Quand une juriste décrit froidement la gestation pour autrui comme dans un monde digne de 1984 d’Orwell, cela se note. Dès l’introduction, Muriel Fabre-Magnan, dans La gestation pour autrui. Fictions et réalité, annonce la couleur : tordre le cou au sentimentalisme emphatique des "pro-GPA" et de leur rhétorique axée sur le malheur des couples infertiles.
A cette fin, elle rapporte 20 ans de pratique de la GPA aux Etats-Unis pour décrire les effets prévisibles qu’aurait celle-ci en France. Glaçante, l’introduction finit par ces mots : "On ne pourra pas dire qu’on ne savait pas".
L’auteur va tour à tour démontrer l’instrumentalisation des "enfants produits" et des femmes porteuses . Mais ces démonstrations sont encadrées par une vision plus large du phénomène. Celui-ci crée le risque de rendre la maternité incertaine et mène à la constitution d’un "prolétariat reproductif" .
Mme Fabre-Magnan, professeur de droit, débute par la preuve juridique que la GPA perturbe la certitude de la maternité. Jusqu’à cette technique, le droit était fondé sur un adage latin affirmant que la femme qui accouche est la mère de l’enfant. Rien de plus simple. Mais avec la GPA, la mère sera-t-elle celle qui "désire" l’enfant, celle qui donne ses ovocytes ou celle qui le "porte" ? L’auteur met en garde contre la tentative de croire le lien de filiation comme uniquement composé de volonté. Rejetez le biologique, il revient au galop.
Le deuxième chapitre est intitulé des enfants produits". L’auteur y explique que l’enfant est dû en contrepartie d’un prix versé par les parents d’intention. Dès lors, l’enfant est juridiquement une chose, au sens juridique. Cette situation est contraire à l’abolition de l’esclavage, mais n’est pas étonnante au regard des dispositions autorisant l’ "enfant médicament". Les américains prévoient ainsi que l’enfant fera l’objet d’une "delivery" et qu’il y aura restitution des sommes versées si l’enfant n’est pas remis.
La démonstration se poursuit par la question de l’abandon de l’enfant. (...)
Pour le juriste, il faudrait aborder la question non sur le plan moral mais sur le point de savoir si nous souhaitons vivre dans une société qui fabrique des enfants et les abandonne pour de l’argent.

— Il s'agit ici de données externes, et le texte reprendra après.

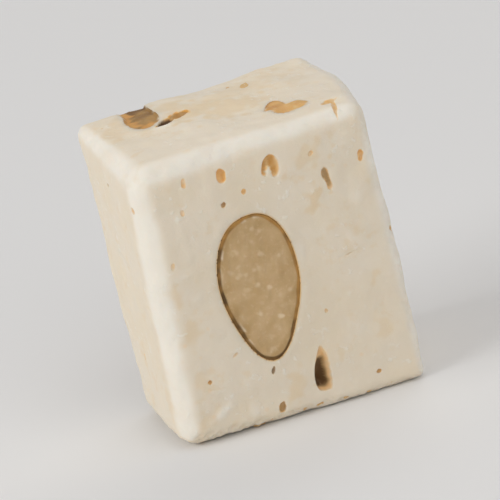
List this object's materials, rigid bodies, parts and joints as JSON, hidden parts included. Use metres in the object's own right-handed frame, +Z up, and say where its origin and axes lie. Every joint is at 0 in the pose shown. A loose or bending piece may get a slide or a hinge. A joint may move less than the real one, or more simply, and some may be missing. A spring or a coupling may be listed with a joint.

Le troisième chapitre constate que la GPA met des femmes à disposition des couples d’intentions. Les appeler "porteuses" est un euphémisme. La GPA, telle que pratiquée aux États-Unis, est une atteinte grave à leur liberté individuelle . Cela pose la question du contrôle du consentement de la mère porteuse : comment vérifier qu’elle a bien consenti ? Faut-il exclure, comme dans certains États des Etats-Unis, les femmes pauvres de peur qu’elles le fassent pour l’argent ? C’est donc, comme la prostitution, une location d’une partie du corps, sauf qu’elle est plus lourde, qu’elle implique l’enfant à naître et suppose un accouchement, événement risqué.